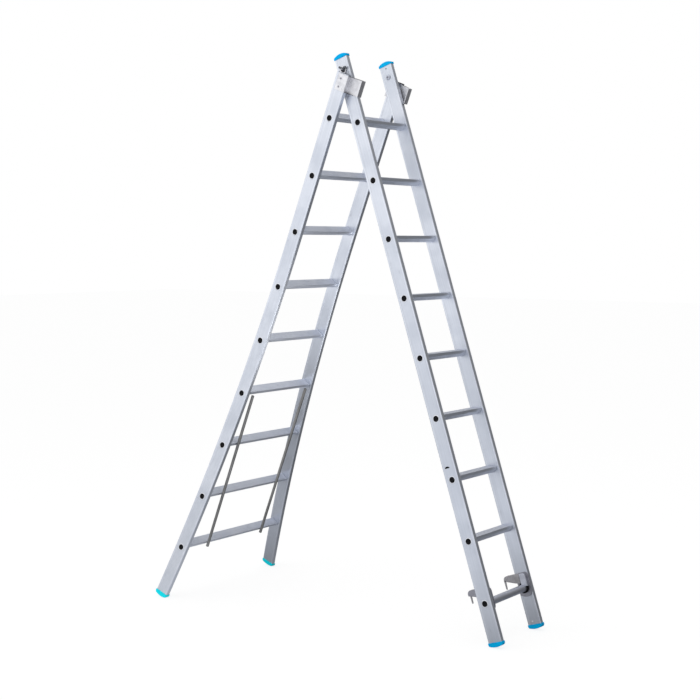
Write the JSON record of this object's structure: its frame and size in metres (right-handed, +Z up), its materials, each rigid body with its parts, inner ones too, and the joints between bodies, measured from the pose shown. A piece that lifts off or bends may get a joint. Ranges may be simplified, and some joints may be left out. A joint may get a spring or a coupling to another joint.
{
  "type": "extension ladder",
  "caption": "Two-section aluminium ladder standing as an A-frame: flared base section, narrower fly section pivoting at the top, swinging rung hooks, wing nuts and plastic feet.",
  "frame": {"origin": "on the floor, below the middle of the standing ladder's length", "axes": "+Z up, +Y along the rungs, +X from the base section's feet towards the fly section's feet"},
  "size_m": [1.663, 0.7712, 2.3556],
  "materials": {
    "stile_aluminium": "extruded aluminium, fine lengthwise die lines, satin",
    "rung_aluminium": "extruded aluminium with ribbed tread, satin",
    "rod_aluminium": "drawn tube, dull",
    "blue_plastic": "moulded plastic, bright blue, satin",
    "black_plastic": "moulded plastic, black",
    "zinc_steel": "zinc-plated pressed steel",
    "hook_steel": "dark plated pressed steel"
  },
  "bodies": {
    "base_section": {"base_stile_left": "stile_aluminium", "base_stile_right": "stile_aluminium", "base_rung_1": "rung_aluminium", "base_rung_2": "rung_aluminium", "base_rung_3": "rung_aluminium", "base_rung_4": "rung_aluminium", "base_rung_5": "rung_aluminium", "base_rung_6": "rung_aluminium", "base_rung_7": "rung_aluminium", "base_rung_8": "rung_aluminium", "base_rung_9": "rung_aluminium", "base_foot_left": "blue_plastic", "base_foot_right": "blue_plastic", "base_top_plug_left": "black_plastic", "base_top_plug_right": "black_plastic", "guide_rod_left": "rod_aluminium", "guide_rod_right": "rod_aluminium", "guide_bracket_left": "zinc_steel", "guide_bracket_right": "zinc_steel", "hinge_block_left": "zinc_steel", "hinge_block_right": "zinc_steel", "bracket_rivet_left_lower": "zinc_steel", "bracket_rivet_left_upper": "zinc_steel", "bracket_rivet_right_lower": "zinc_steel", "bracket_rivet_right_upper": "zinc_steel"},
    "fly_section": {"fly_stile_left": "stile_aluminium", "fly_stile_right": "stile_aluminium", "fly_rung_1": "rung_aluminium", "fly_rung_2": "rung_aluminium", "fly_rung_3": "rung_aluminium", "fly_rung_4": "rung_aluminium", "fly_rung_5": "rung_aluminium", "fly_rung_6": "rung_aluminium", "fly_rung_7": "rung_aluminium", "fly_rung_8": "rung_aluminium", "fly_rung_9": "rung_aluminium", "fly_foot_left": "blue_plastic", "fly_foot_right": "blue_plastic", "fly_top_cap_left": "blue_plastic", "fly_top_cap_right": "blue_plastic", "pivot_bolt_left": "zinc_steel", "pivot_bolt_right": "zinc_steel"},
    "hook_left": {"hook_left": "hook_steel", "hook_cover_left": "hook_steel", "hook_bush_left": "black_plastic"},
    "hook_right": {"hook_right": "hook_steel", "hook_cover_right": "hook_steel", "hook_bush_right": "black_plastic"},
    "wing_nut_left": {"wing_nut_left": "black_plastic"},
    "wing_nut_right": {"wing_nut_right": "black_plastic"}
  },
  "joints": [
    {"name": "a_frame_fold", "type": "hinge", "parent": "base_section", "child": "fly_section", "pos_m": [0.06196, 0, 2.2868], "axis": [0, 1, 0], "range_deg": [0, 17]},
    {"name": "hook_swing_left", "type": "hinge", "parent": "fly_section", "child": "hook_left", "pos_m": [0.75045, -0.1419, 0.16784], "axis": [0, 1, 0], "range_deg": [0, 95]},
    {"name": "hook_swing_right", "type": "hinge", "parent": "fly_section", "child": "hook_right", "pos_m": [0.75045, 0.1419, 0.16784], "axis": [0, 1, 0], "range_deg": [0, 95]},
    {"name": "wing_nut_turn_left", "type": "hinge", "parent": "fly_section", "child": "wing_nut_left", "pos_m": [0.06196, -0.1785, 2.2868], "axis": [0, -1, 0], "continuous": true},
    {"name": "wing_nut_turn_right", "type": "hinge", "parent": "fly_section", "child": "wing_nut_right", "pos_m": [0.06196, 0.1785, 2.2868], "axis": [0, 1, 0], "continuous": true}
  ]
}
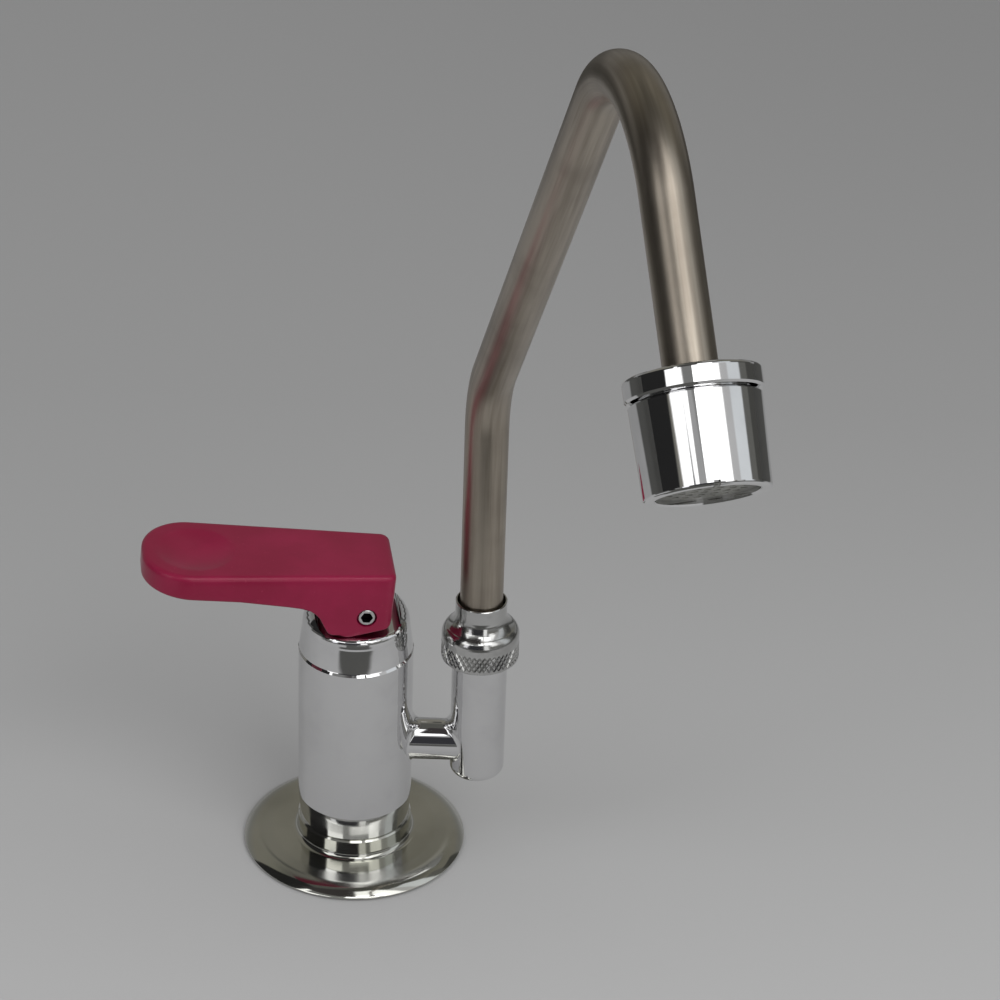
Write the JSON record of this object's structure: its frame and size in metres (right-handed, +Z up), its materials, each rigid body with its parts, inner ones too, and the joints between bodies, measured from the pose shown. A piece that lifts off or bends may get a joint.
== == ==
Task to carry out
Every line of the data above should be copied exactly.

Full answer
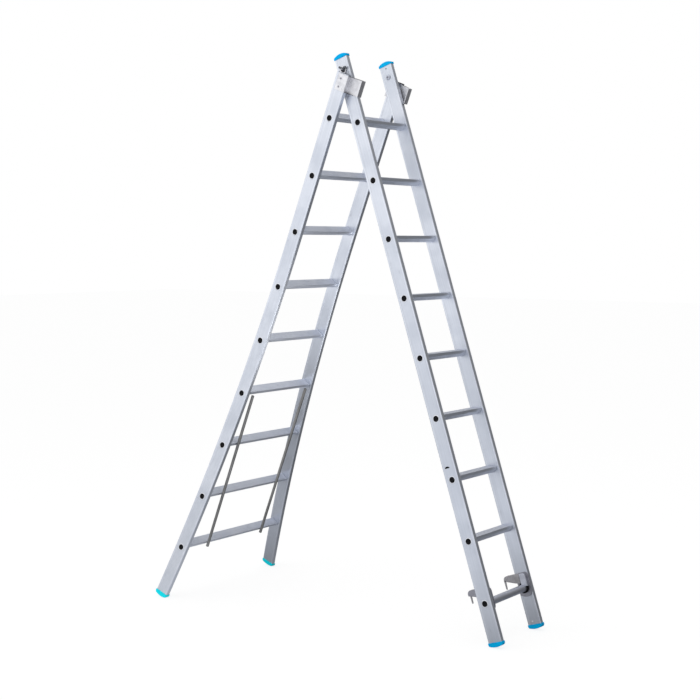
Write the JSON record of this object's structure: its frame and size in metres (right-handed, +Z up), its materials, each rigid body with its parts, inner ones too, and the joints between bodies, measured from the pose shown. A piece that lifts off or bends may get a joint. Ranges may be simplified, and some joints may be left out. A joint may get a spring or a coupling to another joint.
{
  "type": "extension ladder",
  "caption": "Two-section aluminium ladder standing as an A-frame: flared base section, narrower fly section pivoting at the top, swinging rung hooks, wing nuts and plastic feet.",
  "frame": {"origin": "on the floor, below the middle of the standing ladder's length", "axes": "+Z up, +Y along the rungs, +X from the base section's feet towards the fly section's feet"},
  "size_m": [1.663, 0.7712, 2.3556],
  "materials": {
    "stile_aluminium": "extruded aluminium, fine lengthwise die lines, satin",
    "rung_aluminium": "extruded aluminium with ribbed tread, satin",
    "rod_aluminium": "drawn tube, dull",
    "blue_plastic": "moulded plastic, bright blue, satin",
    "black_plastic": "moulded plastic, black",
    "zinc_steel": "zinc-plated pressed steel",
    "hook_steel": "dark plated pressed steel"
  },
  "bodies": {
    "base_section": {"base_stile_left": "stile_aluminium", "base_stile_right": "stile_aluminium", "base_rung_1": "rung_aluminium", "base_rung_2": "rung_aluminium", "base_rung_3": "rung_aluminium", "base_rung_4": "rung_aluminium", "base_rung_5": "rung_aluminium", "base_rung_6": "rung_aluminium", "base_rung_7": "rung_aluminium", "base_rung_8": "rung_aluminium", "base_rung_9": "rung_aluminium", "base_foot_left": "blue_plastic", "base_foot_right": "blue_plastic", "base_top_plug_left": "black_plastic", "base_top_plug_right": "black_plastic", "guide_rod_left": "rod_aluminium", "guide_rod_right": "rod_aluminium", "guide_bracket_left": "zinc_steel", "guide_bracket_right": "zinc_steel", "hinge_block_left": "zinc_steel", "hinge_block_right": "zinc_steel", "bracket_rivet_left_lower": "zinc_steel", "bracket_rivet_left_upper": "zinc_steel", "bracket_rivet_right_lower": "zinc_steel", "bracket_rivet_right_upper": "zinc_steel"},
    "fly_section": {"fly_stile_left": "stile_aluminium", "fly_stile_right": "stile_aluminium", "fly_rung_1": "rung_aluminium", "fly_rung_2": "rung_aluminium", "fly_rung_3": "rung_aluminium", "fly_rung_4": "rung_aluminium", "fly_rung_5": "rung_aluminium", "fly_rung_6": "rung_aluminium", "fly_rung_7": "rung_aluminium", "fly_rung_8": "rung_aluminium", "fly_rung_9": "rung_aluminium", "fly_foot_left": "blue_plastic", "fly_foot_right": "blue_plastic", "fly_top_cap_left": "blue_plastic", "fly_top_cap_right": "blue_plastic", "pivot_bolt_left": "zinc_steel", "pivot_bolt_right": "zinc_steel"},
    "hook_left": {"hook_left": "hook_steel", "hook_cover_left": "hook_steel", "hook_bush_left": "black_plastic"},
    "hook_right": {"hook_right": "hook_steel", "hook_cover_right": "hook_steel", "hook_bush_right": "black_plastic"},
    "wing_nut_left": {"wing_nut_left": "black_plastic"},
    "wing_nut_right": {"wing_nut_right": "black_plastic"}
  },
  "joints": [
    {"name": "a_frame_fold", "type": "hinge", "parent": "base_section", "child": "fly_section", "pos_m": [0.06196, 0, 2.2868], "axis": [0, 1, 0], "range_deg": [0, 17]},
    {"name": "hook_swing_left", "type": "hinge", "parent": "fly_section", "child": "hook_left", "pos_m": [0.75045, -0.1419, 0.16784], "axis": [0, 1, 0], "range_deg": [0, 95]},
    {"name": "hook_swing_right", "type": "hinge", "parent": "fly_section", "child": "hook_right", "pos_m": [0.75045, 0.1419, 0.16784], "axis": [0, 1, 0], "range_deg": [0, 95]},
    {"name": "wing_nut_turn_left", "type": "hinge", "parent": "fly_section", "child": "wing_nut_left", "pos_m": [0.06196, -0.1785, 2.2868], "axis": [0, -1, 0], "continuous": true},
    {"name": "wing_nut_turn_right", "type": "hinge", "parent": "fly_section", "child": "wing_nut_right", "pos_m": [0.06196, 0.1785, 2.2868], "axis": [0, 1, 0], "continuous": true}
  ]
}
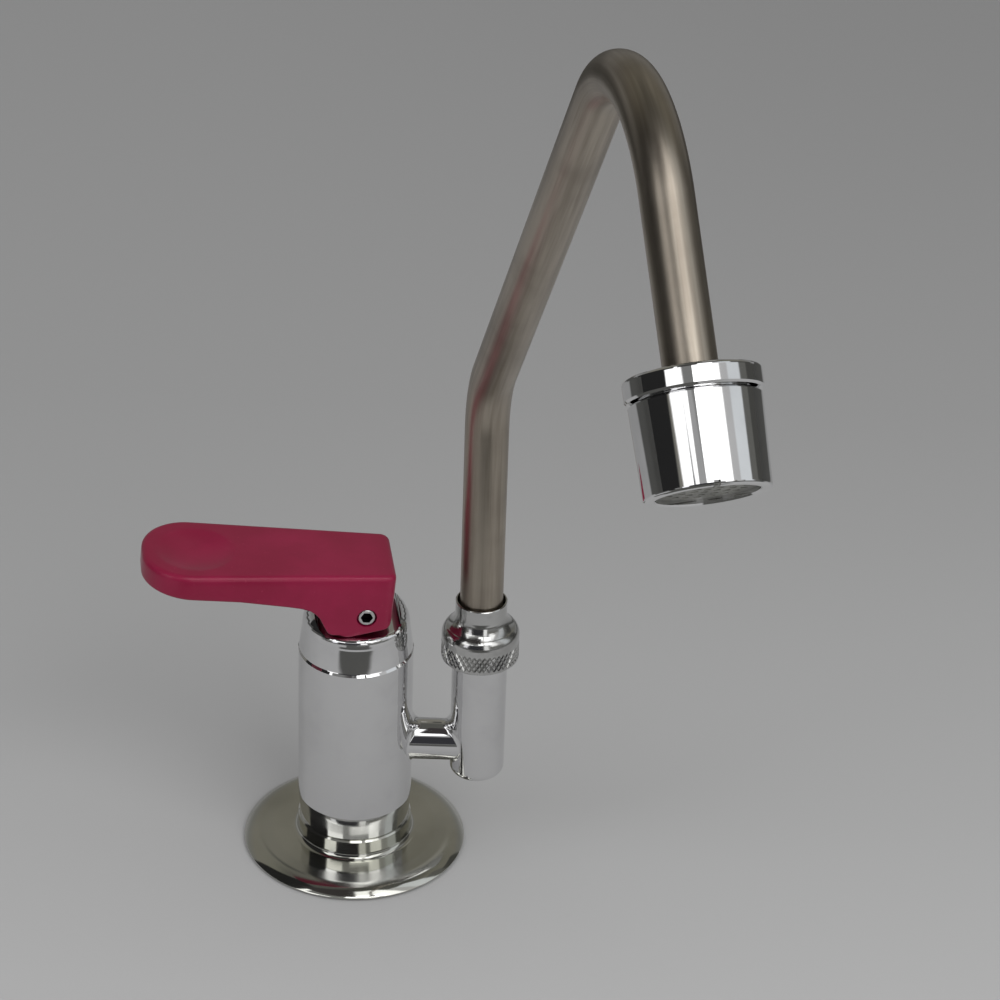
Write the JSON record of this object's structure: its frame and size in metres (right-handed, +Z up), its materials, each rigid body with its parts, inner ones too, and the joints between bodies, measured from the pose shown. A piece that lifts off or bends may get a joint.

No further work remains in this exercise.